[Your task]: Extract every line that contains the word "from".

[Supplied data]:

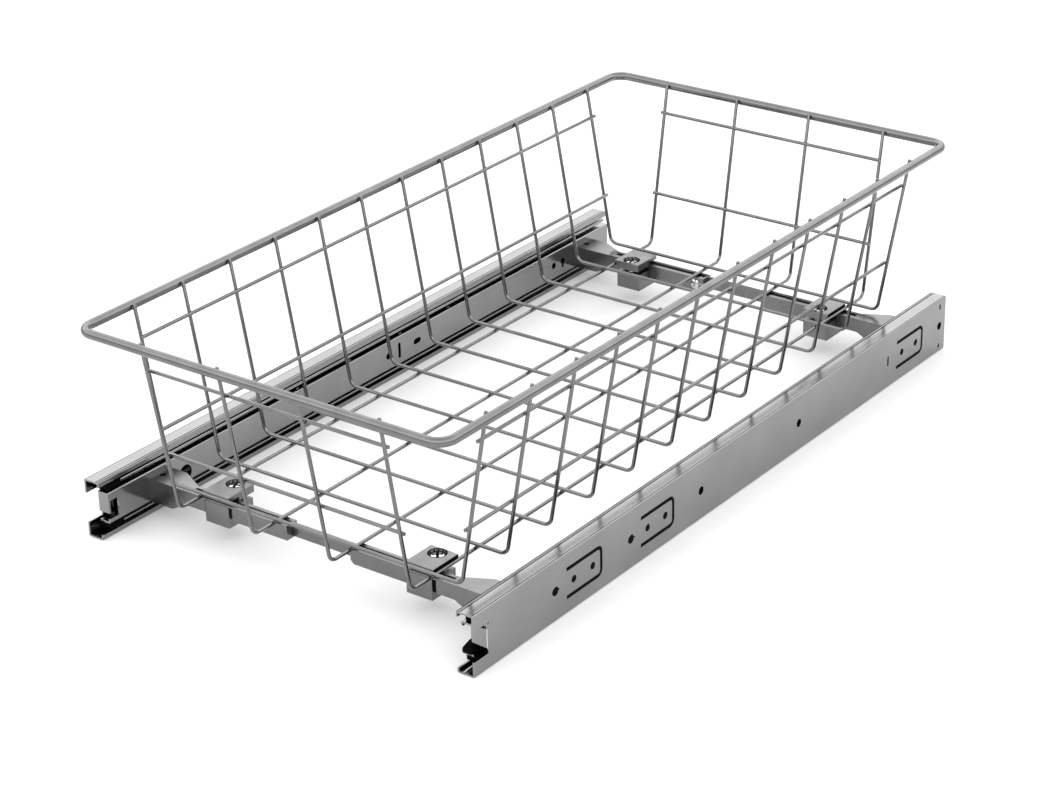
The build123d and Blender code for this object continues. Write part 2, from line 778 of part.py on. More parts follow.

* * *

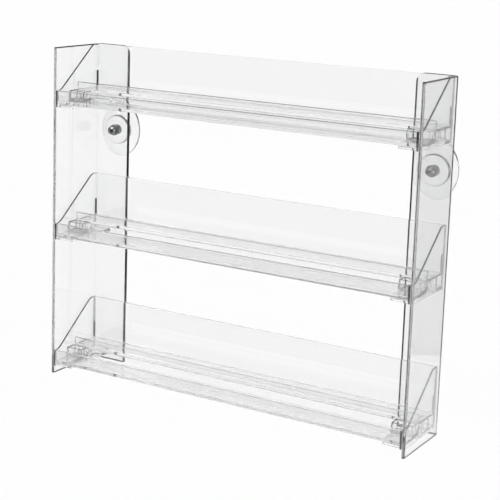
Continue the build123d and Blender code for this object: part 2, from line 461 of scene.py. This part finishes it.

...

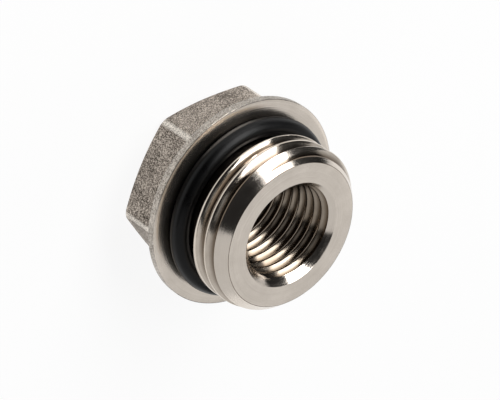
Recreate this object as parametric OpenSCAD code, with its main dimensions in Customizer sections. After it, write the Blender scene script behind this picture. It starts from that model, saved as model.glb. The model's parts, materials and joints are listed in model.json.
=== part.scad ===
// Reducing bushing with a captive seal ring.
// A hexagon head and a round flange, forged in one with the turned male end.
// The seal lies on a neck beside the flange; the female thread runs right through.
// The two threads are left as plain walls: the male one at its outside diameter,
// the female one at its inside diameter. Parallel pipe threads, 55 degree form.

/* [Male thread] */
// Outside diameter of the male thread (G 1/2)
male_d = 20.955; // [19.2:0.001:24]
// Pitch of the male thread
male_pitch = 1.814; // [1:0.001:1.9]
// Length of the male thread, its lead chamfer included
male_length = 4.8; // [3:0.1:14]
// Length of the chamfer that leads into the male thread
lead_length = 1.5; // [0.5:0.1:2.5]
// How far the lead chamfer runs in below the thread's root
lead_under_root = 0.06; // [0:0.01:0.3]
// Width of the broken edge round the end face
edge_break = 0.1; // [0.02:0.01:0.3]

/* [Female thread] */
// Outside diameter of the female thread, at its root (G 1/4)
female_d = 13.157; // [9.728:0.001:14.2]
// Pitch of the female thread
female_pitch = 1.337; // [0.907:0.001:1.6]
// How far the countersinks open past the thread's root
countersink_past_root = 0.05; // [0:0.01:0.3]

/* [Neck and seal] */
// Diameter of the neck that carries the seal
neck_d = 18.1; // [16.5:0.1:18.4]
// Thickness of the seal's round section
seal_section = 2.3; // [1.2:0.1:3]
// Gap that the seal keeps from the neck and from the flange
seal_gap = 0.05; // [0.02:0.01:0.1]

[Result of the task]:
The build123d and Blender code for this object continues. Write part 2, from line 778 of part.py on. More parts follow.
Continue the build123d and Blender code for this object: part 2, from line 461 of scene.py. This part finishes it.
Recreate this object as parametric OpenSCAD code, with its main dimensions in Customizer sections. After it, write the Blender scene script behind this picture. It starts from that model, saved as model.glb. The model's parts, materials and joints are listed in model.json.
// Gap that the seal keeps from the neck and from the flange